Throughout his life Halley had been singularly free from illness of every kind, but in 1737 he had a stroke of paralysis. Notwithstanding this, however, he worked diligently at his telescope till 1739, after which his health began rapidly to give way. He died on January 14th, 1742, in the eighty-sixth year of his age, retaining his mental faculties to the end. He was buried in the cemetery of the church of Lee in Kent, in the same grave as his wife, who had died five years previously. We are informed by Admiral Smyth that Pond, a later Astronomer Royal, was afterwards laid in the same tomb.

Halley's disposition seems to have been generous and candid, and wholly free from anything like jealousy or rancour. In person he was rather above the middle height, and slight in build; his complexion was fair, and he is said to have always spoken, as well as acted, with uncommon sprightliness. In the eloge pronounced upon him at the Paris Academie Des Sciences, of which Halley had been made a member in 1719 it was said, "he possessed all the qualifications which were necessary to please princes who were desirous of instruction, with a great extent of knowledge and a constant presence of mind; his answers were ready, and at the same time pertinent, judicious, polite and sincere."

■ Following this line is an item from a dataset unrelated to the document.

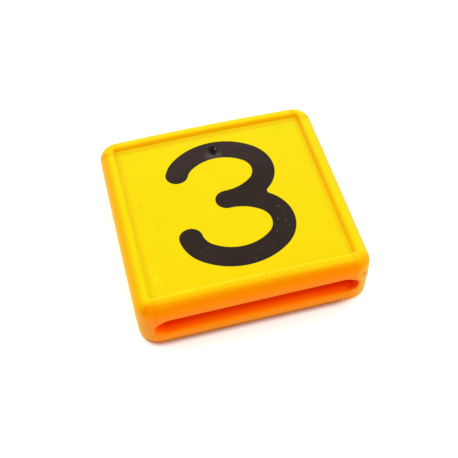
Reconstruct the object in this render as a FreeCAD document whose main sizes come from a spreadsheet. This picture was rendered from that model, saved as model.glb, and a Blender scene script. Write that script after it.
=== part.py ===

Thus we find that Peter the Great was one of his most ardent admirers. He consulted the astronomer on matters connected with shipbuilding, and invited him to his own table. But Halley possessed nobler qualifications than the capacity of pleasing Princes. He was able to excite and to retain the love and admiration of his equals. This was due to the warmth of his attachments, the unselfishness of his devotion to his friends, and to a vein of gaiety and good-humour which pervaded all his conversation.